Most of the time, though, those disadvantages aren't a big deal. You can scale by adding more machines and using more caching. The average web developer doesn't need to worry about concurrency control or memory management, so taking the minuscule hit from removing them isn't a big deal.
With APC, which is soon to be included by default in PHP compiled bytecode is kept in RAM.
With mod_php, which is the most popular way to use PHP, the PHP interpreter stays in web server's memory.
With APC data store or memcache, you can have persistent objects in RAM instead of for example always creating them all anew by fetching data from DB.
In real life deployment you'd use all of above.
PHP is fine for either use in my opinion, the performance overheads are rarely noticed. It's usually other processes which will delay the program. It's easy to cache PHP programs with something like eAccelerator.
As many others have noted, PHP nor Django are going to be your bottlenecks. Hitting the hard disk for the bytecode on PHP is irrelevant for a heavily trafficked site because caching will take over at that point.
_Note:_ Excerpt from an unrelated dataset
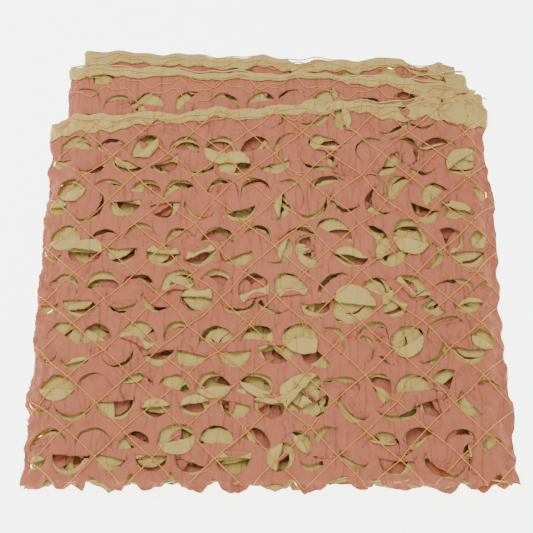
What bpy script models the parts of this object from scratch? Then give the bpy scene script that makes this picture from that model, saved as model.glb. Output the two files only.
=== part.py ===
"""Folded camouflage netting: one length of incised two-tone cloth, folded back and forth
into six layers, with the border cord that runs along its back and front edges.

Metres, +Z up. The pack lies on the floor: X runs across it, from fold to fold, and Y runs
from its front edge to its back edge. The origin is under the middle of the pack.
"""
import math

import bmesh
import bpy

# ---------------------------------------------------------------- driving sizes
CLOTH_THICKNESS = 0.0030   # cloth and net together
LAYER_PITCH = 0.0062       # from one layer's middle to the next one's
LAYER_WAVE = 0.0007        # how much more each layer rolls than the layer below it
ROLL_LENGTH_X = 0.58       # distance between the soft rolls, across the pack
ROLL_LENGTH_Y = 0.44       # and from front to back
END_SHARES = (0.0, 0.014, 0.029, 0.045, 0.066, 0.21, 0.355)  # stations in half a layer
FOLD_STEPS = 4             # spans round one fold
EDGE_STEPS = 11            # spans from the front edge to the back edge
EDGE_RAGGED = 0.006        # how far the free edges wander
FRONT_SEED = 9             # so that the front edges wander unlike the back ones
LEDGE = 0.006              # a layer stays level this far past the end of the one below
DROOP_LENGTH = 0.032       # and sinks onto the next one down over this length
FOLD_BLEND = 0.20          # share of a layer's width over which its edges turn to a fold
CORD_RADIUS = 0.0022
CORD_CLEARANCE = 0.0008    # from the cloth's edge to the border cord
CORD_BEVEL_RESOLUTION = 2
CUT_STEPS = 12             # spans along the arc of a cut-out
CUT_REACH = 0.0026         # how far a cutter passes the top layer's faces

# One row for each layer, from the top of the pack to the floor. The sides are where the
# layer ends or folds, and the back edge is given at its left end, middle and right end.
LAYER_COLUMNS = ("left", "right", "front", "back_left", "back_middle", "back_right")
LAYER_ROWS = (
    (-0.484, 0.489, -0.528, 0.328, 0.352, 0.392),
    (-0.474, 0.466, -0.519, 0.318, 0.340, 0.380),
    (-0.452, 0.463, -0.511, 0.486, 0.455, 0.445),
    (-0.448, 0.438, -0.507, 0.474, 0.444, 0.434),
    (-0.420, 0.436, -0.503, 0.5318, 0.508, 0.500),
    (-0.416, 0.424, -0.499, 0.521, 0.497, 0.490),
)
LAYERS = [dict(zip(LAYER_COLUMNS, row)) for row in LAYER_ROWS]

# The cuts of the garnish follow a lattice. Each is half a circle, and its flap hangs from a
# hinge line. The rows come in pairs: the arcs of an even row bulge towards +Y, and those of
# the odd row just in front of it bulge towards -Y and are shifted by half a column.
CUT_ORIGIN = (-0.430, -0.100)
CUT_COLUMN_PITCH = 0.080
CUT_PAIR_PITCH = 0.114
CUT_ROW_GAP = 0.022        # between the two rows of a pair
CUT_RADIUS = 0.031
HINGE_SHARE = 0.15         # from a cut's centre to its hinge line, as a share of the radius

# The largest gaps, where the flap of a cut in the top layer is turned over.
CUT_COLUMNS = ("column", "row")
CUT_ROWS = (
    (2, 4), (5, 6), (10, 3), (4, 2), (0, 1), (6, 1),
    (4, -1), (10, -1), (1, -3), (9, -4), (4, -6), (2, -5),
)
CUTS = [dict(zip(CUT_COLUMNS, row)) for row in CUT_ROWS]

GARNISH_COLOUR = (0.48, 0.21, 0.135, 1.0)
BORDER_COLOUR = (0.58, 0.49, 0.31, 1.0)


# ---------------------------------------------------------------- scene
def clear_scene():
    for item in list(bpy.data.objects):
        bpy.data.objects.remove(item, do_unlink=True)


def new_collection(name):
    collection = bpy.data.collections.new(name)
    bpy.context.scene.collection.children.link(collection)
    return collection


def cloth_material(name, colour, roughness):
    material = bpy.data.materials.new(name)
    material.use_nodes = True
    shader = material.node_tree.nodes["Principled BSDF"]
    shader.inputs["Base Color"].default_value = colour
    shader.inputs["Roughness"].default_value = roughness
    shader.inputs["Metallic"].default_value = 0.0
    return material


# ---------------------------------------------------------------- the folded sheet
def smooth(value):
    value = min(max(value, 0.0), 1.0)
    return value * value * (3.0 - 2.0 * value)


def roll(x, y):
    """Soft rolls that all the layers share, from -1 to 1."""
    across = math.sin(2.0 * math.pi * x / ROLL_LENGTH_X + 0.8)
    along = math.cos(2.0 * math.pi * y / ROLL_LENGTH_Y + 1.1 * x / ROLL_LENGTH_X)
    return 0.5 * (across + along)


def cover(layer, x):
    """How far a layer holds up the ones above it: 1 over the layer, falling to 0 past its end."""
    past_end = max(layer["left"] - x, x - layer["right"]) - LEDGE
    return 1.0 - smooth(past_end / DROOP_LENGTH)


def layer_height(index, x, y):
    """Height of a layer's middle, which rests on all the layers that reach under it."""
    height = 0.5 * CLOTH_THICKNESS
    for below in LAYERS[index + 1:]:
        height += (LAYER_PITCH + LAYER_WAVE * roll(x, y)) * cover(below, x)
    return height


def back_edge(layer, share):
    """Y of a layer's back edge; share runs from its left end, 0, to its right end, 1."""
    left, middle, right = layer["back_left"], layer["back_middle"], layer["back_right"]
    bow = middle - 0.5 * (left + right)
    return left + (right - left) * share + 4.0 * bow * share * (1.0 - share)


def ragged(x, seed):
    """The small wander of a free edge."""
    wander = math.sin(x * 41.0 + 2.3 * seed) + 0.6 * math.sin(x * 97.0 + 4.1 * seed)
    return EDGE_RAGGED * wander / 1.6


def path_stations():
    """Stations along the zigzag section, each with its layer, side to side share and fold turn.

    The top layer runs from its free right edge to the left fold, the next one back to the
    right fold, and so on, down to the bottom layer, which ends at its free right end.
    """
    stations = []
    count = len(LAYERS)
    rightward_shares = list(END_SHARES) + [0.5] + [1.0 - share for share in END_SHARES[::-1]]
    for index in range(count):
        leftward = index % 2 == 0
        for share in rightward_shares[::-1] if leftward else rightward_shares:
            stations.append((index, share, 0.0))
        if index < count - 1:
            for step in range(1, FOLD_STEPS):
                stations.append((index, 0.0 if leftward else 1.0, step / FOLD_STEPS))
    return stations


def own_edge(index, share, which):
    """Y of a layer's own front or back edge, before its folds draw it in."""
    layer = LAYERS[index]
    x = layer["left"] + (layer["right"] - layer["left"]) * share
    if which == "back":
        return back_edge(layer, share) + ragged(x, index)
    return layer["front"] + ragged(x, index + FRONT_SEED)


def fold_edge(upper, which):
    """Y of an edge at the fold below a layer, halfway between the two layers' own edges."""
    share = 0.0 if upper % 2 == 0 else 1.0
    return 0.5 * (own_edge(upper, share, which) + own_edge(upper + 1, share, which))


def edge_y(index, share, which):
    """Y of a layer's edge, which turns smoothly to meet the edge at each of its folds."""
    y = own_edge(index, share, which)
    for upper in (index - 1, index):
        if upper < 0 or upper > len(LAYERS) - 2:
            continue
        fold_share = 0.0 if upper % 2 == 0 else 1.0
        nearness = 1.0 - smooth(abs(share - fold_share) / FOLD_BLEND)
        pull = fold_edge(upper, which) - own_edge(index, fold_share, which)
        y += pull * nearness
    return y


def sheet_point(station, along):
    """A point of the sheet's middle surface; along runs from the front edge to the back edge."""
    index, share, turn = station
    layer = LAYERS[index]
    front = edge_y(index, share, "front")
    back = edge_y(index, share, "back")
    y = front + (back - front) * along
    x = layer["left"] + (layer["right"] - layer["left"]) * share
    z = layer_height(index, x, y)
    if turn == 0.0:
        return x, y, z
    below = LAYERS[index + 1]
    x_below = below["left"] if share == 0.0 else below["right"]
    z_below = layer_height(index + 1, x_below, y)
    radius = 0.5 * (z - z_below)
    outward = -1.0 if share == 0.0 else 1.0
    angle = math.pi * turn
    x_fold = x + (x_below - x) * turn + outward * radius * math.sin(angle)
    z_fold = 0.5 * (z + z_below) + radius * math.cos(angle)
    return x_fold, y, z_fold


def make_garnish_cloth(collection, material):
    """The whole length of cloth, as one zigzag surface given its thickness."""
    stations = path_stations()
    mesh = bpy.data.meshes.new("garnish_cloth")
    builder = bmesh.new()
    rows = []
    for station in stations:
        row = []
        for step in range(EDGE_STEPS + 1):
            row.append(builder.verts.new(sheet_point(station, step / EDGE_STEPS)))
        rows.append(row)
    for row, following in zip(rows, rows[1:]):
        for step in range(EDGE_STEPS):
            corners = (row[step], row[step + 1], following[step + 1], following[step])
            builder.faces.new(corners)
    builder.to_mesh(mesh)
    builder.free()
    cloth = bpy.data.objects.new("garnish_cloth", mesh)
    collection.objects.link(cloth)
    mesh.materials.append(material)
    thickness = cloth.modifiers.new("cloth_thickness", "SOLIDIFY")
    thickness.thickness = CLOTH_THICKNESS
    thickness.offset = 0.0
    thickness.use_even_offset = True
    return cloth


# ---------------------------------------------------------------- cut-outs
def cut_centre(cut):
    """Middle of the circle that a cut follows, and the way in which it opens along Y."""
    odd = cut["row"] % 2
    x = CUT_ORIGIN[0] + CUT_COLUMN_PITCH * (cut["column"] + 0.5 * odd)
    y = CUT_ORIGIN[1] + CUT_PAIR_PITCH * (cut["row"] // 2) - CUT_ROW_GAP * odd
    return x, y, -1.0 if odd else 1.0


def half_moon_outline(cut):
    """Outline of the gap that a turned flap leaves: the arc of the cut and its hinge line."""
    x, y, way = cut_centre(cut)
    end = math.asin(HINGE_SHARE)
    points = []
    for step in range(CUT_STEPS + 1):
        angle = end + (math.pi - 2.0 * end) * step / CUT_STEPS
        points.append((x + CUT_RADIUS * math.cos(angle), y + way * CUT_RADIUS * math.sin(angle)))
    return points


def make_cutters(collection):
    """All the cut-outs as one cutter, which passes through the top layer only."""
    mesh = bpy.data.meshes.new("gap_cutters")
    builder = bmesh.new()
    for cut in CUTS:
        x, y, _ = cut_centre(cut)
        middle = layer_height(0, x, y)
        low = middle - 0.5 * CLOTH_THICKNESS - 0.5 * CUT_REACH
        high = middle + 0.5 * CLOTH_THICKNESS + CUT_REACH
        corners = [builder.verts.new((x, y, low)) for x, y in half_moon_outline(cut)]
        face = builder.faces.new(corners)
        grown = bmesh.ops.extrude_face_region(builder, geom=[face])
        lifted = [item for item in grown["geom"] if isinstance(item, bmesh.types.BMVert)]
        bmesh.ops.translate(builder, verts=lifted, vec=(0.0, 0.0, high - low))
    bmesh.ops.recalc_face_normals(builder, faces=builder.faces)
    builder.to_mesh(mesh)
    builder.free()
    cutter = bpy.data.objects.new("gap_cutters", mesh)
    cutter.hide_render = True
    cutter.display_type = "WIRE"
    collection.objects.link(cutter)
    return cutter


def cut_gaps(cloth, cutter):
    gaps = cloth.modifiers.new("largest_gaps", "BOOLEAN")
    gaps.operation = "DIFFERENCE"
    gaps.solver = "EXACT"
    gaps.object = cutter


# ---------------------------------------------------------------- border cords
def make_border_cord(name, which, collection, material):
    """The cord laced along one whole edge of the cloth, through all its folds."""
    offset = CORD_RADIUS + CORD_CLEARANCE
    along = 1.0 if which == "back" else 0.0
    outward = 1.0 if which == "back" else -1.0
    curve = bpy.data.curves.new(name, "CURVE")
    curve.dimensions = "3D"
    curve.bevel_depth = CORD_RADIUS
    curve.bevel_resolution = CORD_BEVEL_RESOLUTION
    curve.use_fill_caps = True
    stations = path_stations()
    spline = curve.splines.new("POLY")
    spline.points.add(len(stations) - 1)
    for point, station in zip(spline.points, stations):
        x, y, z = sheet_point(station, along)
        point.co = (x, y + outward * offset, max(z, CORD_RADIUS + 0.0001), 1.0)
    curve.materials.append(material)
    cord = bpy.data.objects.new(name, curve)
    collection.objects.link(cord)
    return cord


def main():
    clear_scene()
    parts = new_collection("camouflage_netting")
    cutters = new_collection("cutters")
    garnish = cloth_material("garnish_cloth", GARNISH_COLOUR, 0.85)
    border = cloth_material("border_cord", BORDER_COLOUR, 0.8)
    cloth = make_garnish_cloth(parts, garnish)
    cut_gaps(cloth, make_cutters(cutters))
    make_border_cord("border_cord_back", "back", parts, border)
    make_border_cord("border_cord_front", "front", parts, border)


main()
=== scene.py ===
# %% [markdown]
# # A folded camouflage net
#
# The real thing is one length of coated cloth, terracotta on one side and tan on the other.
# A roller has cut rows of arcs into it, and the cloth is laced to a net of golden cord. It is
# folded back and forth into six layers. This lesson cuts each layer flat, as the roller does,
# turns and crumples its flaps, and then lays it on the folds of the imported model.

import math

import bpy
import numpy as np
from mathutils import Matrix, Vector
from mathutils.bvhtree import BVHTree
from mathutils.geometry import delaunay_2d_cdt
from mathutils.kdtree import KDTree


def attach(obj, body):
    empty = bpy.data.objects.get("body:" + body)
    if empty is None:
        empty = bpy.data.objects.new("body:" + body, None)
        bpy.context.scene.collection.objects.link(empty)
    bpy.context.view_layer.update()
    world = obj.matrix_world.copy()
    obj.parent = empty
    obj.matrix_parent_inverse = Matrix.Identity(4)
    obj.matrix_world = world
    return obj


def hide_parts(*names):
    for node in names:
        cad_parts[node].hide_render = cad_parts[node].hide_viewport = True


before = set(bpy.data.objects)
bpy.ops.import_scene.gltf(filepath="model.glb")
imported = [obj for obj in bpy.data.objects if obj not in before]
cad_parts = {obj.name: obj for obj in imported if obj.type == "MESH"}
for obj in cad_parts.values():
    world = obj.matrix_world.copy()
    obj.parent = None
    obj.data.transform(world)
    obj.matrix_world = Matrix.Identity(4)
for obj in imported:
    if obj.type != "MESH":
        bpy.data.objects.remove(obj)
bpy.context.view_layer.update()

# %% [markdown]
# ## Sizes
#
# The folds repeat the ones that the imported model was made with, so each finished layer lies
# where its solid lies. One row describes one layer, from the top of the pack to the floor.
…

The same is true for Django.
Model/View and user experience design will have order of magnitude benefits to performance over the language itself.
PHP is a language like Java etc.
Only your executable is the php binary and not the JVM! You can set another MAX-Runtime for PHP-Scripts without any problems (if your shared hosting provider let you do so).
Where your apps are running shouldn't depend on the kind of the server. It should depend on the ressources used by the application (CPU-Time,RAM) and what is given by your Server/Vserver/Shared Host!
For performance tuning reasons you should have a look at eAccelerator etc.
Apache supports also modules for connection pooling! See mod_dbd.
If you need to scale (like in a cluster) you can use distributed memory caching systems like memcached!